RECORD SET —
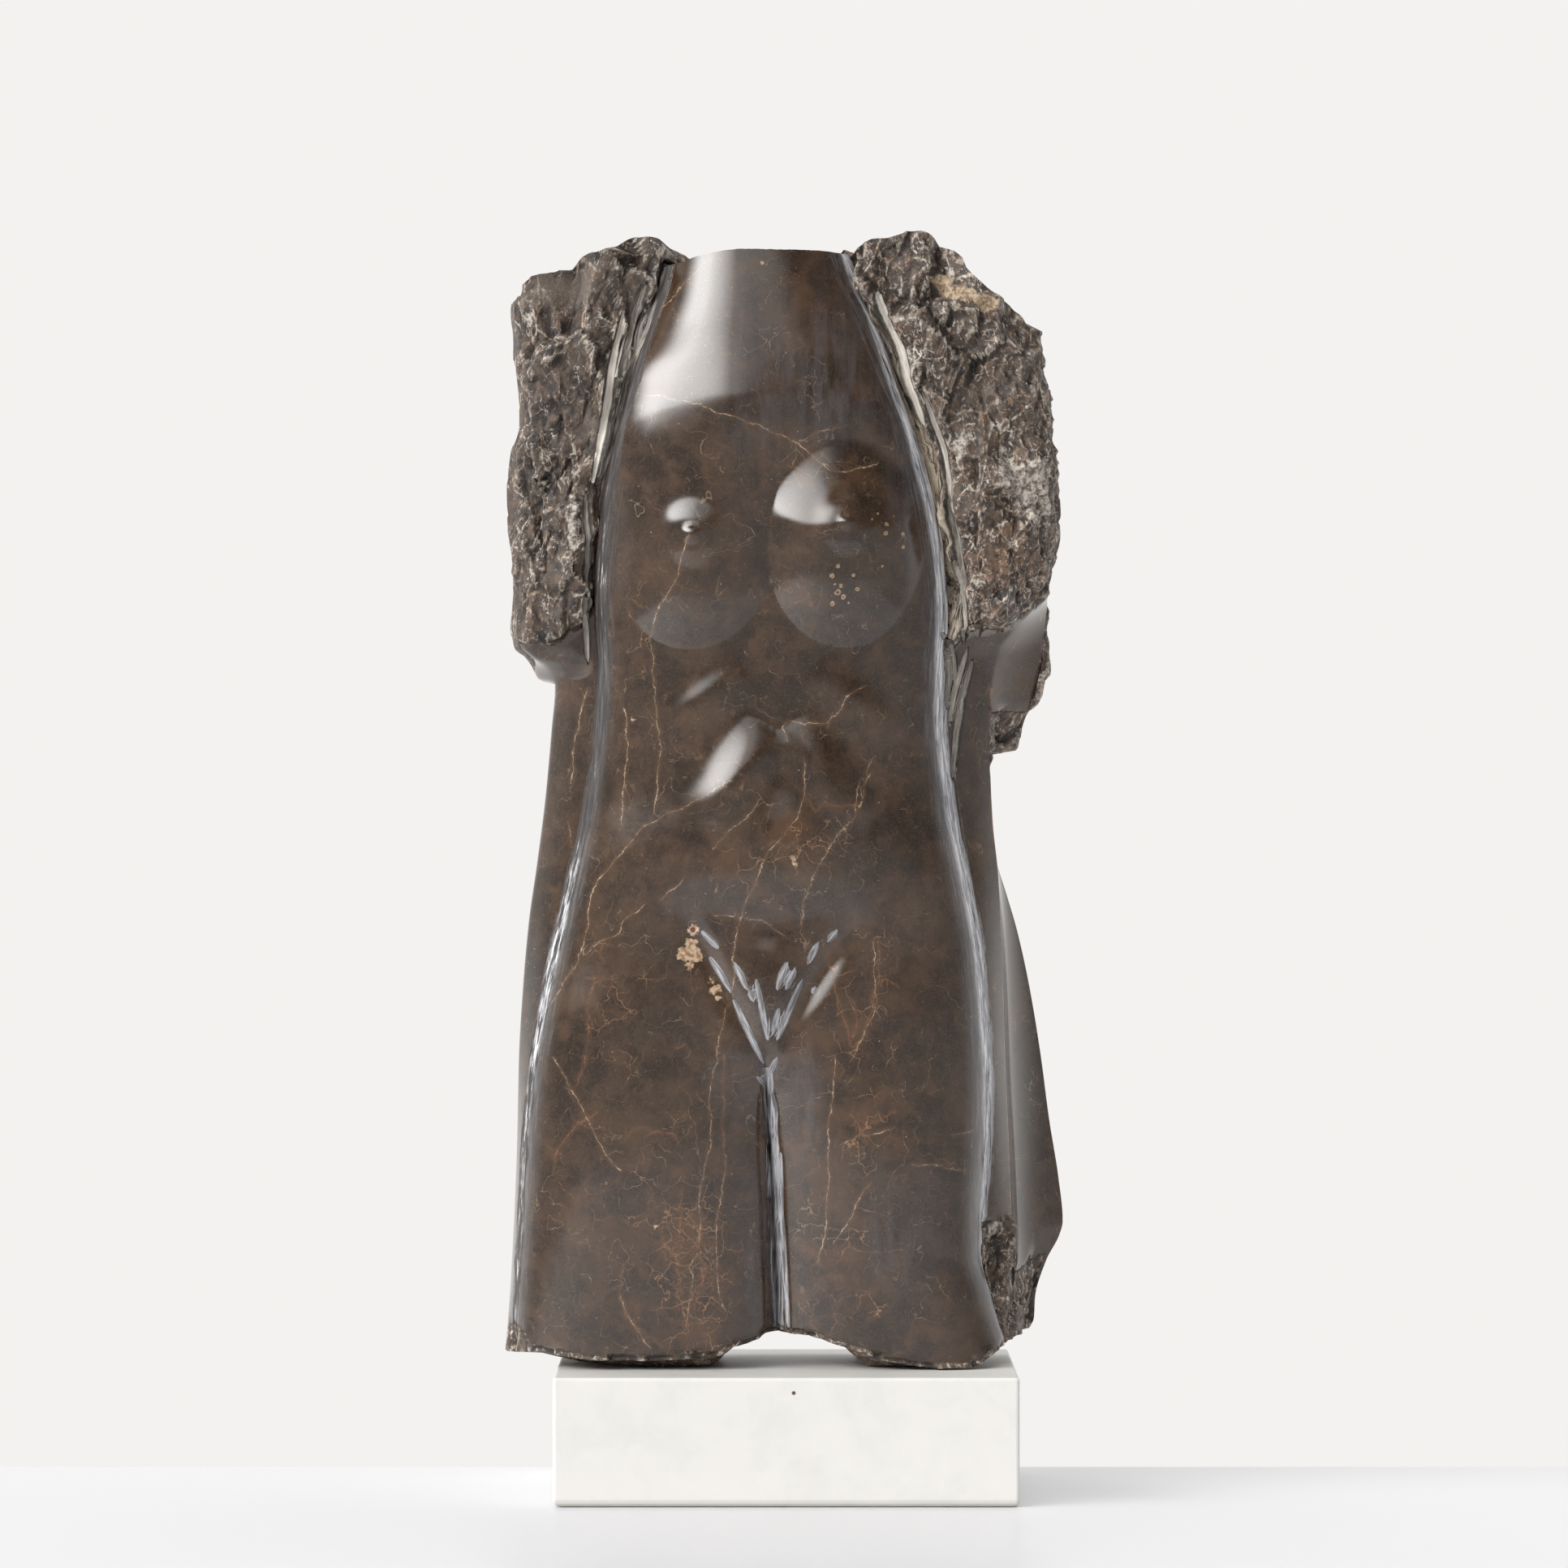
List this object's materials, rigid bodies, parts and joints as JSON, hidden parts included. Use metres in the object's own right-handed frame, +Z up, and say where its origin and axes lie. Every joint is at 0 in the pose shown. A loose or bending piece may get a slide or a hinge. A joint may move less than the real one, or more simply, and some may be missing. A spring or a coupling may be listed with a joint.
{
  "type": "torso sculpture",
  "caption": "Polished female torso carved in relief from a rough, broken block of dark limestone, standing on a low rectangular marble plinth.",
  "frame": {"origin": "centre of the plinth's underside", "axes": "+Z up, -Y the way the body faces, +X to the right of a viewer who faces the body"},
  "size_m": [0.2662, 0.1517, 0.5948],
  "materials": {
    "dark_limestone": "gloss",
    "white_marble": "satin"
  },
  "bodies": {
    "root": {"torso": "dark_limestone", "plinth": "white_marble"}
  },
  "joints": []
}
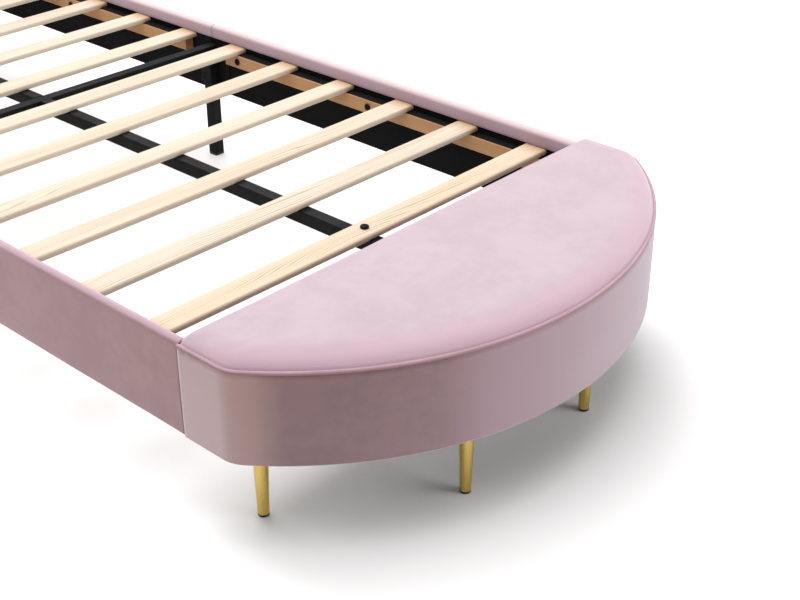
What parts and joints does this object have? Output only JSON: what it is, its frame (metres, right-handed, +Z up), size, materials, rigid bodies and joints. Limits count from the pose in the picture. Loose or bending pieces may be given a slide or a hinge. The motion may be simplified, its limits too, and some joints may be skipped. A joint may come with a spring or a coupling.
{
  "type": "bed",
  "caption": "Single bed with a padded half-round foot bench on tapered gold legs, padded side rails, wooden slats on a black steel frame and an arched padded headboard",
  "frame": {"origin": "on the floor, under the middle of the bed's outline", "axes": "+X to the right as seen from the foot, +Y from the foot bench to the headboard, +Z up"},
  "size_m": [0.965, 2.4159, 0.996],
  "materials": {
    "velvet": "short pile velvet",
    "black_cloth": "matt",
    "plywood": "raw",
    "pine": "planed",
    "black_steel": "satin",
    "gold_metal": "polished",
    "black_plastic": "matt"
  },
  "bodies": {
    "root": {"bench_back_board": "plywood", "bench_back_cloth": "black_cloth", "bench_base_board": "plywood", "bench_dust_cover": "black_cloth", "bench_front_board": "plywood", "bench_leg_left_back": "gold_metal", "bench_leg_left_front": "gold_metal", "bench_leg_right_back": "gold_metal", "bench_leg_right_front": "gold_metal", "bench_pad": "velvet", "bench_piping": "velvet", "bench_posts": "pine", "bench_side_band": "velvet", "bench_top_board": "plywood", "cleat_left_foot": "pine", "cleat_left_head": "pine", "cleat_right_foot": "pine", "cleat_right_head": "pine", "corner_brackets": "black_steel", "crossbar": "black_steel", "dome_bolts": "black_steel", "floor_glides": "black_plastic", "frame_bolts": "black_steel", "headboard_back_cloth": "black_cloth", "headboard_board": "plywood", "headboard_cover": "velvet", "headboard_pad": "velvet", "joint_plates": "black_steel", "leg_caps": "black_plastic", "leg_plates": "black_steel", "middle_tube_foot": "black_steel", "middle_tube_head": "black_steel", "rail_board_left_foot": "plywood", "rail_board_left_head": "plywood", "rail_board_right_foot": "plywood", "rail_board_right_head": "plywood", "rail_cover_left_foot": "velvet", "rail_cover_left_head": "velvet", "rail_cover_right_foot": "velvet", "rail_cover_right_head": "velvet", "rail_lining_left_foot": "black_cloth", "rail_lining_left_head": "black_cloth", "rail_lining_right_foot": "black_cloth", "rail_lining_right_head": "black_cloth", "slat_01": "pine", "slat_02": "pine", "slat_03": "pine", "slat_04": "pine", "slat_05": "pine", "slat_06": "pine", "slat_07": "pine", "slat_08": "pine", "slat_09": "pine", "slat_10": "pine", "slat_11": "pine", "slat_12": "pine", "slat_tapes": "black_cloth", "support_leg_left": "black_steel", "support_leg_right": "black_steel", "tube_hangers": "black_steel"}
  },
  "joints": []
}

WHAT TO WORK ON — Restate every record exactly, leaving nothing out.

THE RESULT —
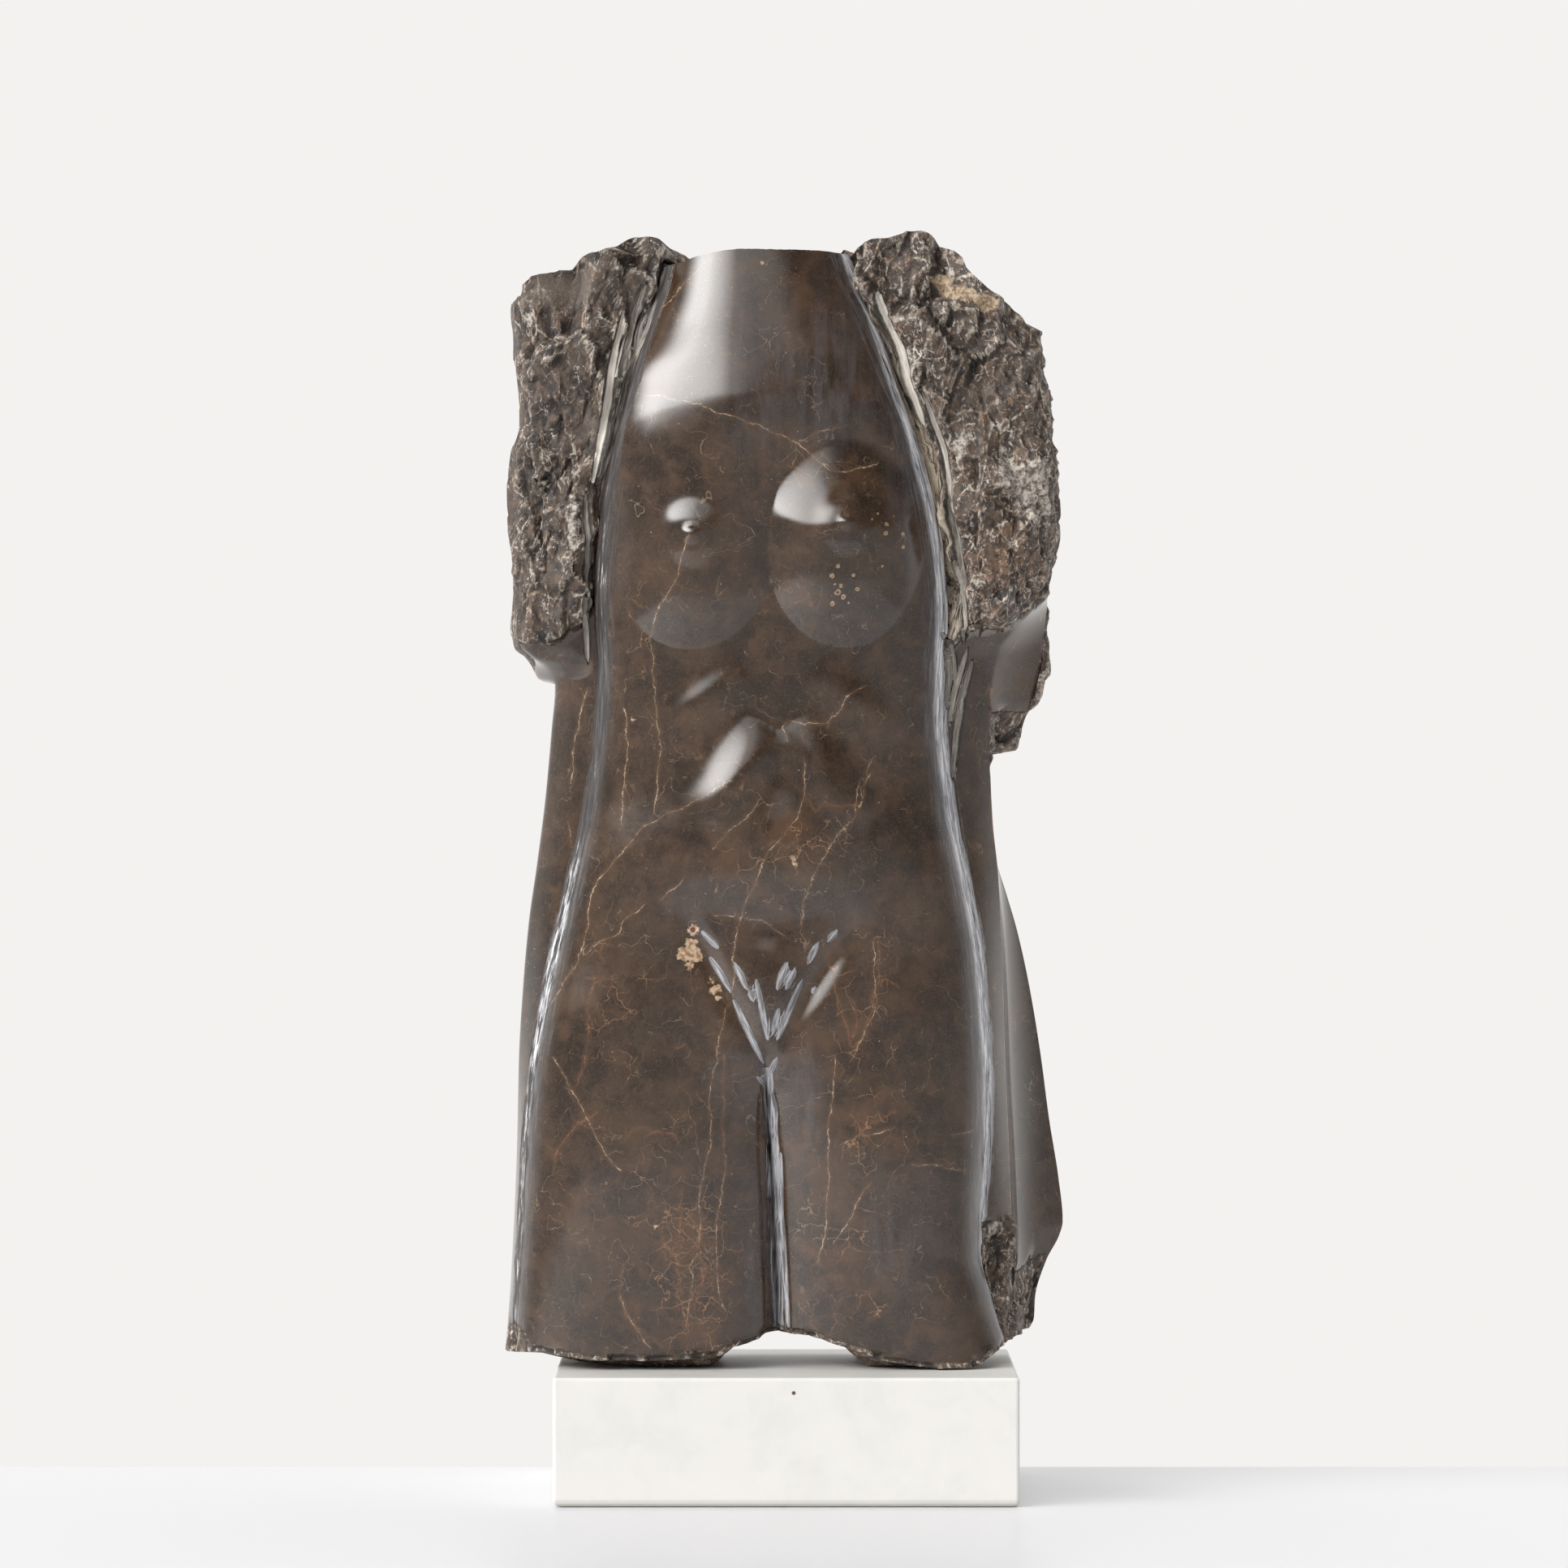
List this object's materials, rigid bodies, parts and joints as JSON, hidden parts included. Use metres in the object's own right-handed frame, +Z up, and say where its origin and axes lie. Every joint is at 0 in the pose shown. A loose or bending piece may get a slide or a hinge. A joint may move less than the real one, or more simply, and some may be missing. A spring or a coupling may be listed with a joint.
{
  "type": "torso sculpture",
  "caption": "Polished female torso carved in relief from a rough, broken block of dark limestone, standing on a low rectangular marble plinth.",
  "frame": {"origin": "centre of the plinth's underside", "axes": "+Z up, -Y the way the body faces, +X to the right of a viewer who faces the body"},
  "size_m": [0.2662, 0.1517, 0.5948],
  "materials": {
    "dark_limestone": "gloss",
    "white_marble": "satin"
  },
  "bodies": {
    "root": {"torso": "dark_limestone", "plinth": "white_marble"}
  },
  "joints": []
}
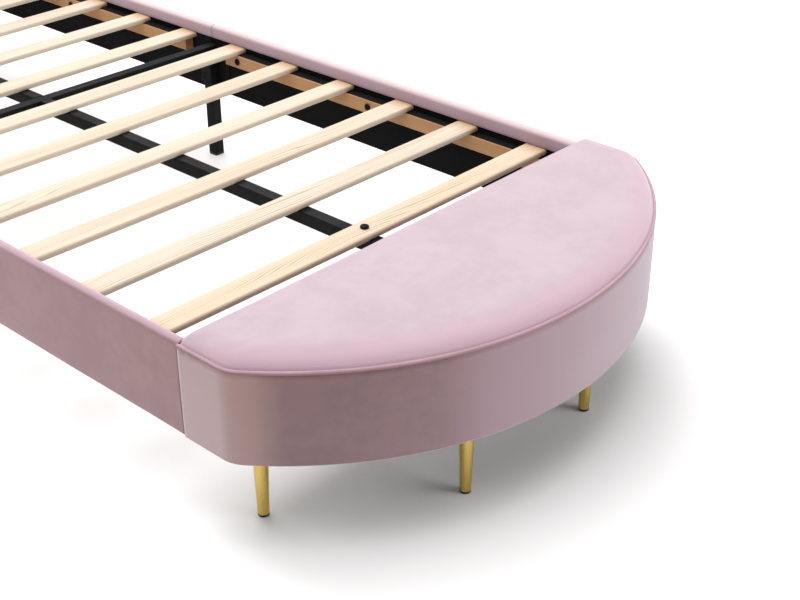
What parts and joints does this object have? Output only JSON: what it is, its frame (metres, right-handed, +Z up), size, materials, rigid bodies and joints. Limits count from the pose in the picture. Loose or bending pieces may be given a slide or a hinge. The motion may be simplified, its limits too, and some joints may be skipped. A joint may come with a spring or a coupling.
{
  "type": "bed",
  "caption": "Single bed with a padded half-round foot bench on tapered gold legs, padded side rails, wooden slats on a black steel frame and an arched padded headboard",
  "frame": {"origin": "on the floor, under the middle of the bed's outline", "axes": "+X to the right as seen from the foot, +Y from the foot bench to the headboard, +Z up"},
  "size_m": [0.965, 2.4159, 0.996],
  "materials": {
    "velvet": "short pile velvet",
    "black_cloth": "matt",
    "plywood": "raw",
    "pine": "planed",
    "black_steel": "satin",
    "gold_metal": "polished",
    "black_plastic": "matt"
  },
  "bodies": {
    "root": {"bench_back_board": "plywood", "bench_back_cloth": "black_cloth", "bench_base_board": "plywood", "bench_dust_cover": "black_cloth", "bench_front_board": "plywood", "bench_leg_left_back": "gold_metal", "bench_leg_left_front": "gold_metal", "bench_leg_right_back": "gold_metal", "bench_leg_right_front": "gold_metal", "bench_pad": "velvet", "bench_piping": "velvet", "bench_posts": "pine", "bench_side_band": "velvet", "bench_top_board": "plywood", "cleat_left_foot": "pine", "cleat_left_head": "pine", "cleat_right_foot": "pine", "cleat_right_head": "pine", "corner_brackets": "black_steel", "crossbar": "black_steel", "dome_bolts": "black_steel", "floor_glides": "black_plastic", "frame_bolts": "black_steel", "headboard_back_cloth": "black_cloth", "headboard_board": "plywood", "headboard_cover": "velvet", "headboard_pad": "velvet", "joint_plates": "black_steel", "leg_caps": "black_plastic", "leg_plates": "black_steel", "middle_tube_foot": "black_steel", "middle_tube_head": "black_steel", "rail_board_left_foot": "plywood", "rail_board_left_head": "plywood", "rail_board_right_foot": "plywood", "rail_board_right_head": "plywood", "rail_cover_left_foot": "velvet", "rail_cover_left_head": "velvet", "rail_cover_right_foot": "velvet", "rail_cover_right_head": "velvet", "rail_lining_left_foot": "black_cloth", "rail_lining_left_head": "black_cloth", "rail_lining_right_foot": "black_cloth", "rail_lining_right_head": "black_cloth", "slat_01": "pine", "slat_02": "pine", "slat_03": "pine", "slat_04": "pine", "slat_05": "pine", "slat_06": "pine", "slat_07": "pine", "slat_08": "pine", "slat_09": "pine", "slat_10": "pine", "slat_11": "pine", "slat_12": "pine", "slat_tapes": "black_cloth", "support_leg_left": "black_steel", "support_leg_right": "black_steel", "tube_hangers": "black_steel"}
  },
  "joints": []
}